The countries started negotiations over a Comprehensive Economic Partnership Agreement last year.
"We are in the last round of discussions," Malaysian Trade Minister Tengku Zafrul Aziz told Reuters on Tuesday in an interview at a World Trade Organization meeting in Abu Dhabi.
Following the agreement, Malaysia hopes that the UAE will invest in its energy, digital economy, electric vehicle and chip sectors. Mubadala Investment Company, one of Abu Dhabi's three sovereign wealth funds, is already a investor in Malaysia.
The UAE, a small but influential nation on the Arabian Peninsula, has signed a series of bilateral free trade agreements in recent years, including with India and Israel. As well as removing traditional tariffs on goods and services, deals have included preferential investment clauses.

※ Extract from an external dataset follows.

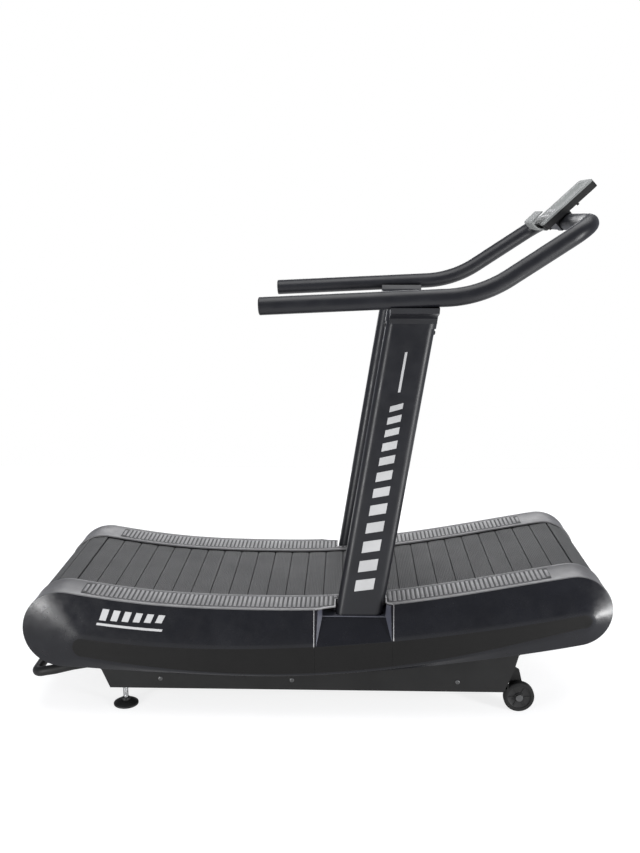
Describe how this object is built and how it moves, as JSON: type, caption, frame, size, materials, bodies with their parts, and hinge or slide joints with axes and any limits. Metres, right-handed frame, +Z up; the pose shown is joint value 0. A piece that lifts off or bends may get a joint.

Tengku Zafrul said the trade deal could lead to Malaysia becoming a hub for UAE investments in Asia.
He said there had been no progress on a broader free trade agreement between ASEAN and the six-member Gulf Cooperation Council (GCC), which includes the UAE and Saudi Arabia.
Tengku Zafrul said Malaysia was talking with the European Union for free trade agreement but cautioned that momentum behind a U.S.-led Indo-Pacific agreement had slowed down.
"I'm not too optimistic if Trump comes in," he said of this year's U.S. presidential election, citing the U.S. abandoning another Pacific trade deal under former President Donald Trump.